Aim: Output all lines exactly, with nothing added or dropped.

⟨

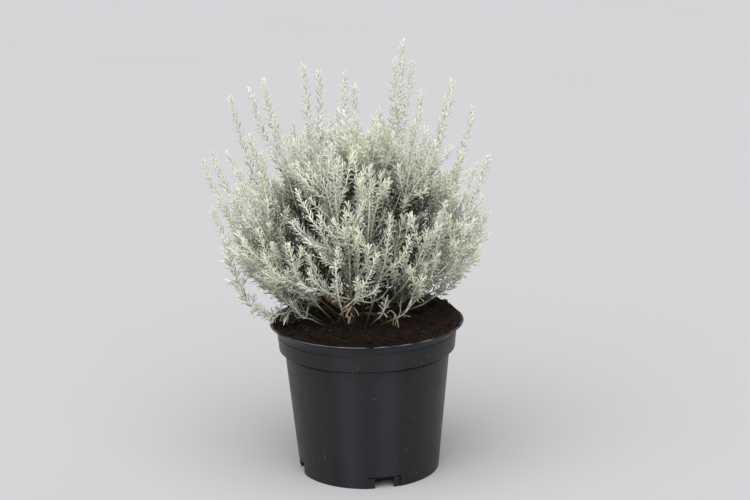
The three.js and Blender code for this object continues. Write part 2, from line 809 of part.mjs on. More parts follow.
addNode("nursery_pot", makePot(), "pot");
addNode("potting_soil", soil, "soil");
const arms = crownShoots.map((shoot) => woodSolid(shoot));
addNode("woody_crown", arms.reduce((whole, arm) => whole.add(arm)), "wood");
for (const branch of branches) {
  const name = `leafy_stem_${String(branch.node).padStart(2, "0")}`;
  addNode(name, branchSolid(branch.shoots[0]), "leaf");
}
const leafCount = shoots.flatMap((shoot) => shoot.roots).filter((root) => root.end).length;
console.log(branches.length, "branches,", shoots.length, "shoots,", leafCount, "leaves");

export default plant;
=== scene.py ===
# %% [markdown]
# # A curry plant in its nursery pot
# A curry plant is a small silvery bush. Thin felted stems rise from an old woody crown, and each carries
# hundreds of needle leaves. This one stands in crumbly potting soil, in the black plastic pot that it is
# sold in. The solid model gives every piece its place and size. This script gives each its fine surface.

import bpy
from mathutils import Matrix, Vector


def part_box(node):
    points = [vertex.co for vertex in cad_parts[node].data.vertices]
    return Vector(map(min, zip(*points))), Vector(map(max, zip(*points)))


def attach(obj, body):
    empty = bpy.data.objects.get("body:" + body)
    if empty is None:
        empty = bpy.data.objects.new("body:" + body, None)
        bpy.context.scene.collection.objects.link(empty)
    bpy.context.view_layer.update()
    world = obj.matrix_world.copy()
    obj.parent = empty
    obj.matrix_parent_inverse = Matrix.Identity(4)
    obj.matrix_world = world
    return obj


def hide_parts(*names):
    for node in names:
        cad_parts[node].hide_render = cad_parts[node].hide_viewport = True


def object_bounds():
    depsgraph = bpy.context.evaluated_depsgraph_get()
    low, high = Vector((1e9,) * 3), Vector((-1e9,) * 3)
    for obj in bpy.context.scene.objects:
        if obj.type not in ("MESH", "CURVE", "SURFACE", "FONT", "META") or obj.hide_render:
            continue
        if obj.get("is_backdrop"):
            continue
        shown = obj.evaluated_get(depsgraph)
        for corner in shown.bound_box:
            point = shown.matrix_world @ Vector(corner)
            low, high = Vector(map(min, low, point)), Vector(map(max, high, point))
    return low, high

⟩

Output below:
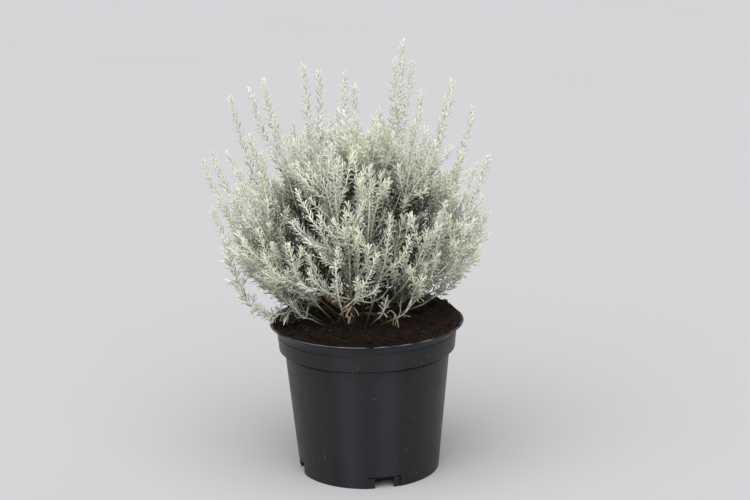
The three.js and Blender code for this object continues. Write part 2, from line 809 of part.mjs on. More parts follow.
addNode("nursery_pot", makePot(), "pot");
addNode("potting_soil", soil, "soil");
const arms = crownShoots.map((shoot) => woodSolid(shoot));
addNode("woody_crown", arms.reduce((whole, arm) => whole.add(arm)), "wood");
for (const branch of branches) {
  const name = `leafy_stem_${String(branch.node).padStart(2, "0")}`;
  addNode(name, branchSolid(branch.shoots[0]), "leaf");
}
const leafCount = shoots.flatMap((shoot) => shoot.roots).filter((root) => root.end).length;
console.log(branches.length, "branches,", shoots.length, "shoots,", leafCount, "leaves");

export default plant;
=== scene.py ===
# %% [markdown]
# # A curry plant in its nursery pot
# A curry plant is a small silvery bush. Thin felted stems rise from an old woody crown, and each carries
# hundreds of needle leaves. This one stands in crumbly potting soil, in the black plastic pot that it is
# sold in. The solid model gives every piece its place and size. This script gives each its fine surface.

import bpy
from mathutils import Matrix, Vector


def part_box(node):
    points = [vertex.co for vertex in cad_parts[node].data.vertices]
    return Vector(map(min, zip(*points))), Vector(map(max, zip(*points)))


def attach(obj, body):
    empty = bpy.data.objects.get("body:" + body)
    if empty is None:
        empty = bpy.data.objects.new("body:" + body, None)
        bpy.context.scene.collection.objects.link(empty)
    bpy.context.view_layer.update()
    world = obj.matrix_world.copy()
    obj.parent = empty
    obj.matrix_parent_inverse = Matrix.Identity(4)
    obj.matrix_world = world
    return obj


def hide_parts(*names):
    for node in names:
        cad_parts[node].hide_render = cad_parts[node].hide_viewport = True


def object_bounds():
    depsgraph = bpy.context.evaluated_depsgraph_get()
    low, high = Vector((1e9,) * 3), Vector((-1e9,) * 3)
    for obj in bpy.context.scene.objects:
        if obj.type not in ("MESH", "CURVE", "SURFACE", "FONT", "META") or obj.hide_render:
            continue
        if obj.get("is_backdrop"):
            continue
        shown = obj.evaluated_get(depsgraph)
        for corner in shown.bound_box:
            point = shown.matrix_world @ Vector(corner)
            low, high = Vector(map(min, low, point)), Vector(map(max, high, point))
    return low, high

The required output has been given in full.